The lander had two engines. One partially failed because the bell feel off, creating an asymmetry in the thrust. Their software mostly compensated for it in the horizontal and fully in the vertical. Vertically it exceeded requirements. But the horizontal movement resulted in a tumble.

This is actually excellent engineered recovery during fault/failure modes. It is a success given the mechanical failure of the engine's bell.

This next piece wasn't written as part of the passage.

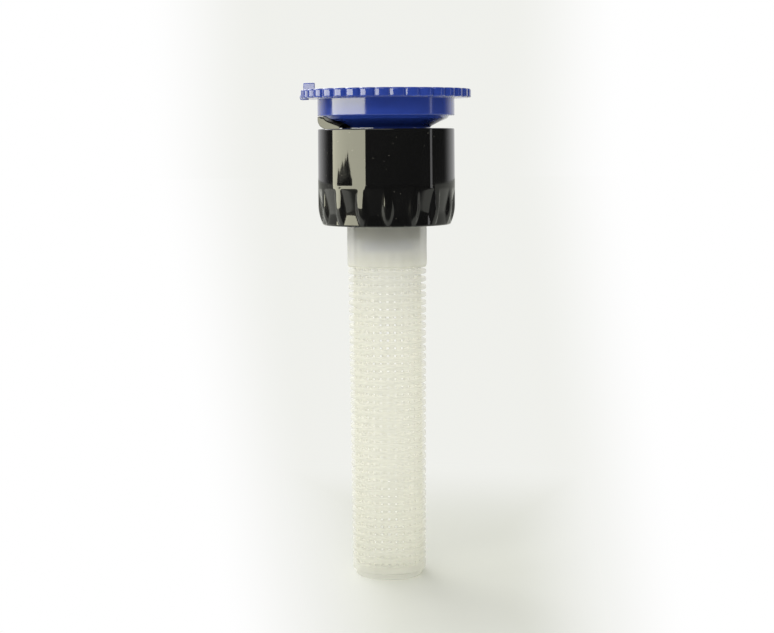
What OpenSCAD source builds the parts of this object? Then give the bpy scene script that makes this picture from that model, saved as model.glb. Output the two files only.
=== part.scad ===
// Adjustable-arc spray nozzle with its filter screen, in millimetres.
// +Z is up along the nozzle's axis. The origin is the centre of the screen's closed end.
// The fixed edge of the arc is on the -X side, and the arc opens clockwise seen from above.

/* [Screen] */
// Length of the screen below the body
screen_len = 57.85; // [45:0.05:75]
// Outside radius of the smooth collar at the screen's top
collar_r = 6.475; // [6:0.005:8]
// Length of that collar below the body
collar_len = 6.6; // [5:0.1:9]
// Wall of the collar
collar_wall = 1.05; // [0.8:0.05:1.2]
// Distance from one ring groove to the next
groove_pitch = 1.27; // [1:0.01:1.6]
// Width of a ring groove
groove_w = 0.54; // [0.4:0.01:0.6]
// Depth of the top groove
groove_depth = 0.75; // [0.5:0.05:0.8]
// How much slimmer the rings are at the closed end than at the collar
ring_taper = 0.32; // [0:0.01:0.35]
// Thickness of the wall inside the grooves
liner_t = 0.4; // [0.3:0.05:0.5]
// Columns of holes around the screen
hole_columns = 16; // [8:1:20]
// Width of a hole
hole_w = 0.42; // [0.3:0.01:0.5]
// Height of the plain band at the closed end
end_band_h = 2.3; // [2:0.1:3]
// Thickness of the closed end
end_t = 1.2; // [0.8:0.1:1.6]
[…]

FYI, apparently in one of the images the lander took shows the bell on the surface during its approach.

[–] 1 pt

Wow, that's amazing engineering!

[–] 3 pts

They still did a better job than Isn'treal.

[–] 2 pts

Came here to say exactly this. The kikes turned their lander into a fucking lawn dart. At least the bug nips had a soft landing

[–] 2 pts

The success was that the software was flexible enough to react to a hardware failure that changed many parameters (a broken nozzle) and land the craft somehow anyway. This should be standard but it isn't.

[–] 1 pt

Japan, successfully crashing perfectly good flying machines since WWII...

[–] 0 pt

What actually happened:

confirmed that the SLIM landed upside down. It's clear from the tweeted photo that it was a "soft landing" since the craft looks fully intact with very little damage.

Article calls this a crash. Fucking garbage journalism. A crash is where it hits hard and gets badly damaged.